There were no bubbles. And though I kicked and thrashed at dangers I could not see and could not guarantee existed, I knew somehow that my movements were not disturbing the surface above where I went down.
And then I saw her.
Her glasses were still on her face, which had turned pale. Her eyes were open and glassy, her mouth wide. Something mechanical looking, something about the size and appearance of a tarantula’s leg, peeked out from inside her mouth where it gripped the left corner of her lip.
I suddenly didn’t know if I wanted us to live anymore or not. Perhaps it would be better if we both died so this would be all over than for me to get us out and revive her so she had to remember this horror for the rest of her life.
I reached for her and pulled her to myself. I tried swimming to the surface but it was rougher going up than down as the water thickened like refrigerated grease. I pushed her head above the surface, and then my own. I called to the boys to come grab her, to get her out of the water. I felt like something was coming toward us, something worse than thick water, debris, and mechanical creatures with bodies I couldn’t even imagine.
But they didn’t come. They dropped to their knees on the sidewalk and cried. They screamed. They held each other and pointed towards us. They called to the river men and begged someone to help us, but their cries went as unnoticed as mine had.

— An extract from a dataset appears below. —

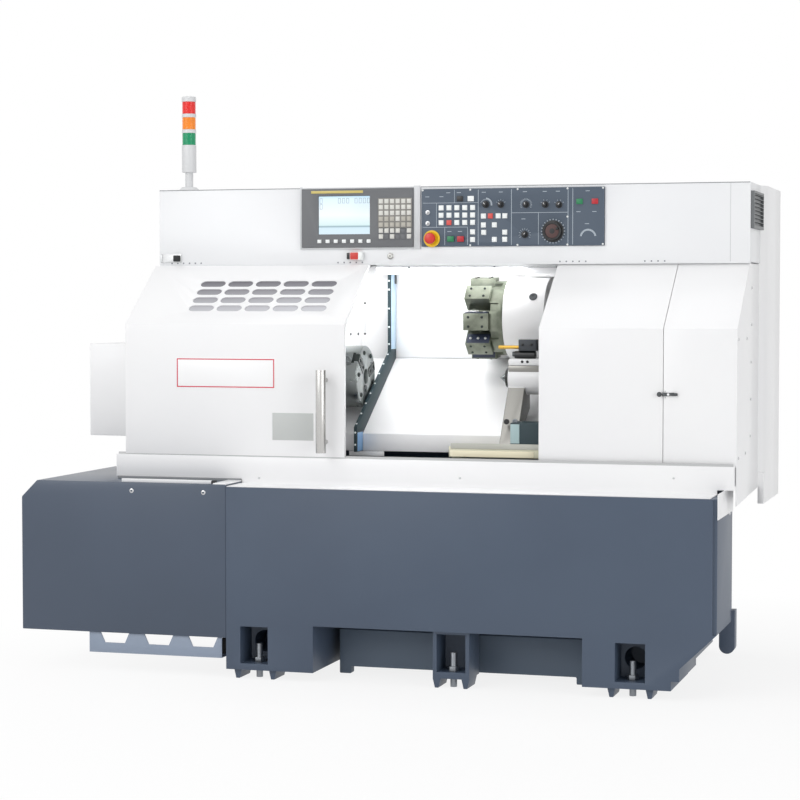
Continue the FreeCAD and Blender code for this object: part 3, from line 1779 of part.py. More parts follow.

I began losing her beneath the water again. My face dipped and I saw something black, shapeless, and violent with ugliness move toward us with a painful slowness from far below. Something evil. Something the size of a house. I reached my chin up and out towards the night air one last time, and then she was gone from my grasp.
***************
And then I woke up.
I don’t really know if I’m glad that I was able to remember that to write it all down or not, to tell you the truth. I don’t have many nightmares, nor have I ever, really. But would it have been better to have forgotten this?